*Entries shown*.

— Start —

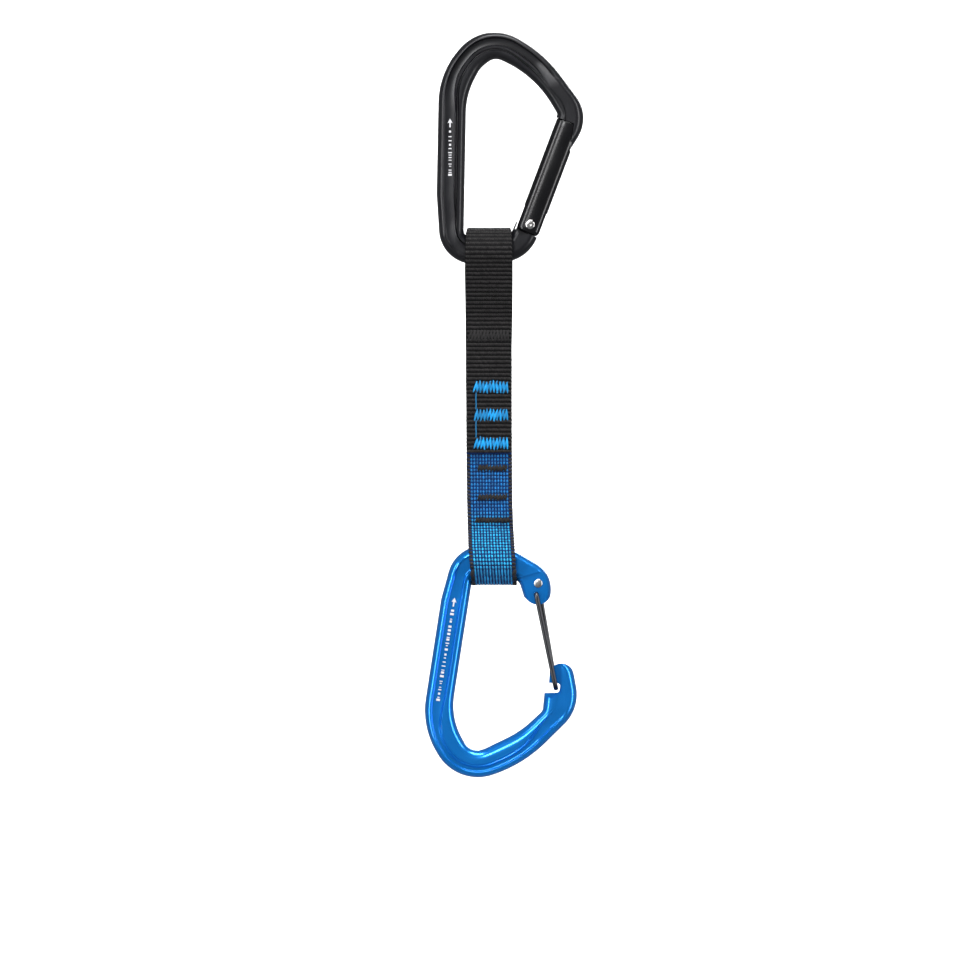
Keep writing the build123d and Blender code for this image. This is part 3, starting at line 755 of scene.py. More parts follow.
def laid_yarns_tree():
    """Geometry tree: rows of yarn floats laid along a line, on one of its sides."""
    if "laid yarns" in bpy.data.node_groups:
        return bpy.data.node_groups["laid yarns"]
    tree = bpy.data.node_groups.new("laid yarns", "GeometryNodeTree")
    number, whole = "NodeSocketFloat", "NodeSocketInt"
    in_out(
        tree,
        [
            ("Geometry", "NodeSocketGeometry", None), ("Columns", whole, 12), ("Rows", whole, 10),
            ("Row Width", number, 0.018), ("Start", number, 0.0), ("Length", number, 0.1),
            ("Float Width", number, 0.0009), ("Float Length", number, 0.0014), ("Float Height", number, 0.0004),
            ("Lift", number, 0.0008), ("Side", number, 1.0), ("Tilt", number, 0.0), ("Zigzag", number, 0.0),
            ("Stagger", number, 0.0), ("Unevenness", number, 0.08), ("Seed", whole, 1),
            ("Nominal Half", number, 0.00995),
            ("Yarn", "NodeSocketMaterial", None),
        ],
        [("Geometry", "NodeSocketGeometry")],
    )
    kit = Nodes(tree)
    start, end = kit.add("NodeGroupInput"), kit.add("NodeGroupOutput")
    given = start.outputs

    def triple(x, y, z):
        node = kit.add("ShaderNodeCombineXYZ")
        for socket, value in zip(node.inputs, (x, y, z)):
            if isinstance(value, bpy.types.NodeSocket):
                kit.link(value, socket)
            else:
                socket.default_value = value
        return node.outputs[0]

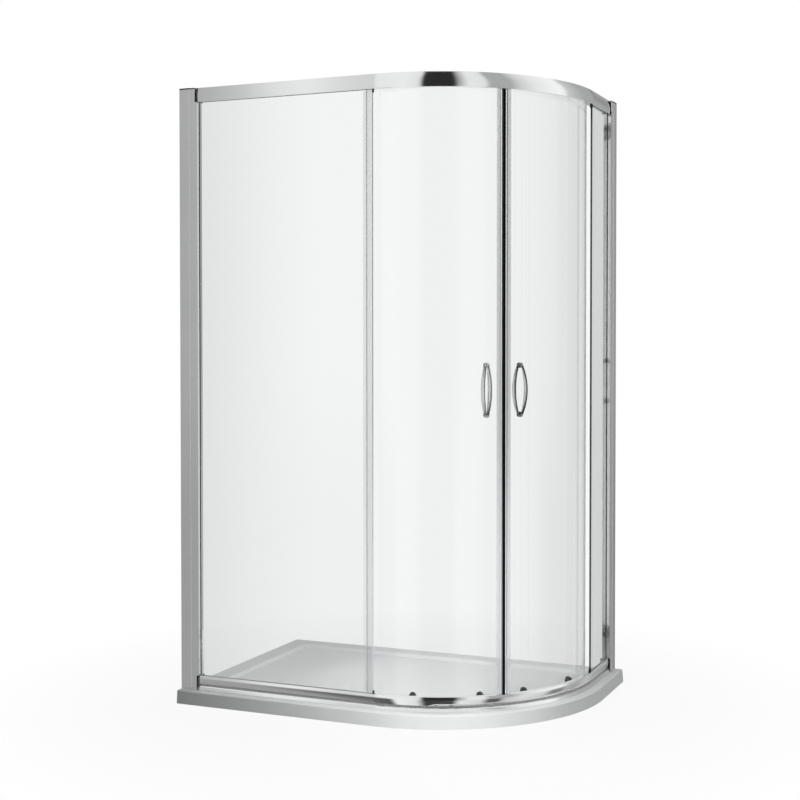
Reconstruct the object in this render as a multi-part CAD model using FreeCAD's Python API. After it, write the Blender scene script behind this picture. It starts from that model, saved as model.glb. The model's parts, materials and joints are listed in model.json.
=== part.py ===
import FreeCAD
import Part
import math
import os
from FreeCAD import Vector

# Offset quadrant shower enclosure on a low stone-resin tray.
# Millimetres. +Z up, +X along the long wall, the room side is -Y.
# The origin is under the middle of the tray's bounding rectangle.
# "s" is the distance inwards from the tray's lower outline, and "z" the height.

# ---- driving dimensions ------------------------------------------------------
tray_length = 1200.0
tray_depth = 800.0
corner_radius = 550.0
tray_height = 40.0
panel_height = 1850.0

tray_draft = 2.8
tray_edge_radius = 4.0
recess_inset_wall = 60.0
recess_inset_front = 86.0
recess_slope_run = 9.0
recess_depth = 8.0
recess_fall = 6.0

glass_thickness = 6.0
fixed_glass_s = 44.2
door_glass_s = 70.5
clearance = 0.2
seat_gap = 0.1
pin_gap = 0.05
overrun = 1.0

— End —

Copy out the whole listing exactly; please set it all down.

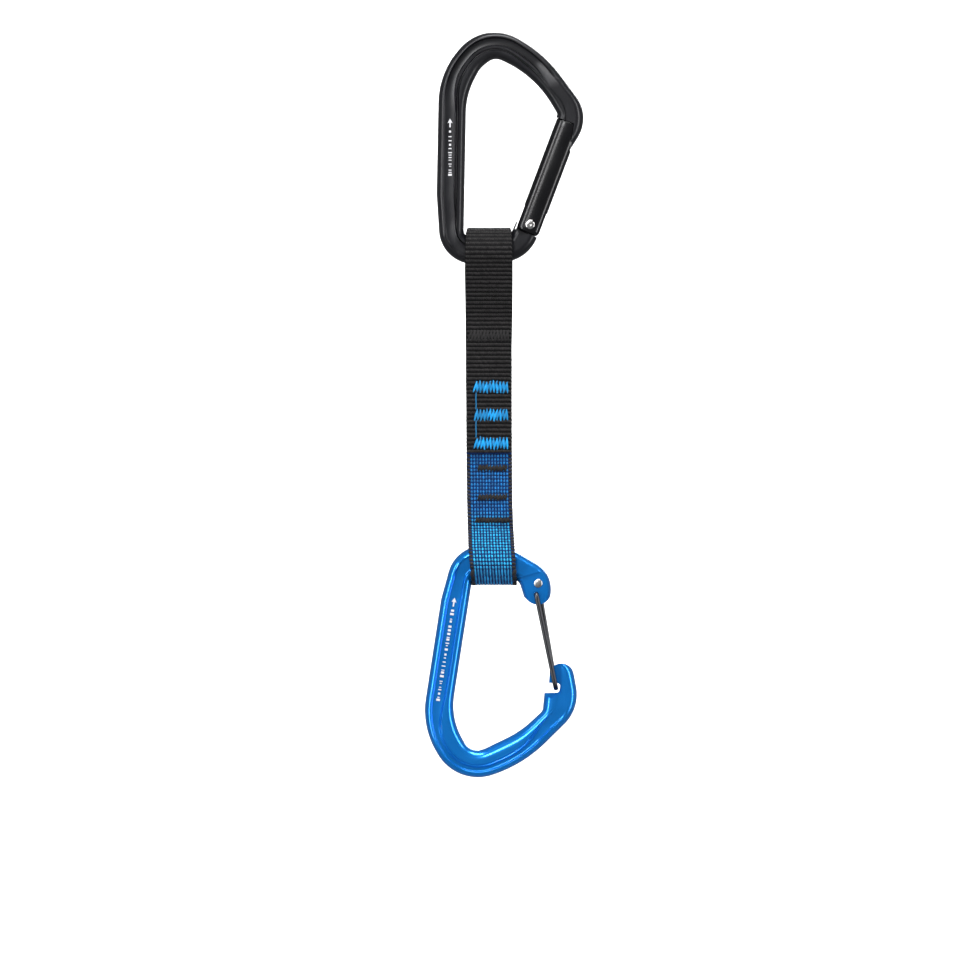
Keep writing the build123d and Blender code for this image. This is part 3, starting at line 755 of scene.py. More parts follow.
def laid_yarns_tree():
    """Geometry tree: rows of yarn floats laid along a line, on one of its sides."""
    if "laid yarns" in bpy.data.node_groups:
        return bpy.data.node_groups["laid yarns"]
    tree = bpy.data.node_groups.new("laid yarns", "GeometryNodeTree")
    number, whole = "NodeSocketFloat", "NodeSocketInt"
    in_out(
        tree,
        [
            ("Geometry", "NodeSocketGeometry", None), ("Columns", whole, 12), ("Rows", whole, 10),
            ("Row Width", number, 0.018), ("Start", number, 0.0), ("Length", number, 0.1),
            ("Float Width", number, 0.0009), ("Float Length", number, 0.0014), ("Float Height", number, 0.0004),
            ("Lift", number, 0.0008), ("Side", number, 1.0), ("Tilt", number, 0.0), ("Zigzag", number, 0.0),
            ("Stagger", number, 0.0), ("Unevenness", number, 0.08), ("Seed", whole, 1),
            ("Nominal Half", number, 0.00995),
            ("Yarn", "NodeSocketMaterial", None),
        ],
        [("Geometry", "NodeSocketGeometry")],
    )
    kit = Nodes(tree)
    start, end = kit.add("NodeGroupInput"), kit.add("NodeGroupOutput")
    given = start.outputs

    def triple(x, y, z):
        node = kit.add("ShaderNodeCombineXYZ")
        for socket, value in zip(node.inputs, (x, y, z)):
            if isinstance(value, bpy.types.NodeSocket):
                kit.link(value, socket)
            else:
                socket.default_value = value
        return node.outputs[0]

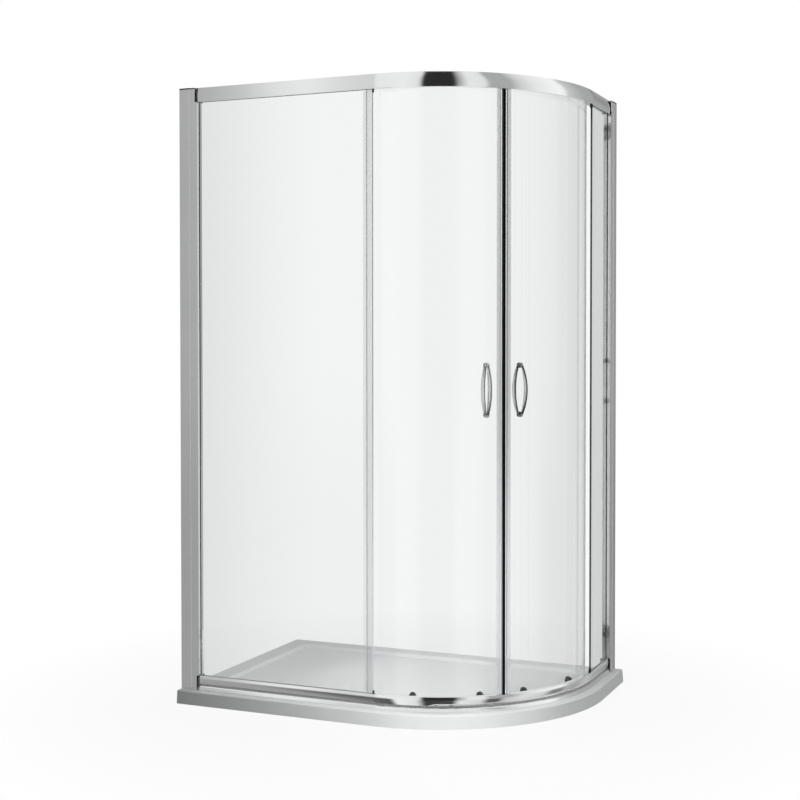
Reconstruct the object in this render as a multi-part CAD model using FreeCAD's Python API. After it, write the Blender scene script behind this picture. It starts from that model, saved as model.glb. The model's parts, materials and joints are listed in model.json.
=== part.py ===
import FreeCAD
import Part
import math
import os
from FreeCAD import Vector

# Offset quadrant shower enclosure on a low stone-resin tray.
# Millimetres. +Z up, +X along the long wall, the room side is -Y.
# The origin is under the middle of the tray's bounding rectangle.
# "s" is the distance inwards from the tray's lower outline, and "z" the height.

# ---- driving dimensions ------------------------------------------------------
tray_length = 1200.0
tray_depth = 800.0
corner_radius = 550.0
tray_height = 40.0
panel_height = 1850.0

tray_draft = 2.8
tray_edge_radius = 4.0
recess_inset_wall = 60.0
recess_inset_front = 86.0
recess_slope_run = 9.0
recess_depth = 8.0
recess_fall = 6.0

glass_thickness = 6.0
fixed_glass_s = 44.2
door_glass_s = 70.5
clearance = 0.2
seat_gap = 0.1
pin_gap = 0.05
overrun = 1.0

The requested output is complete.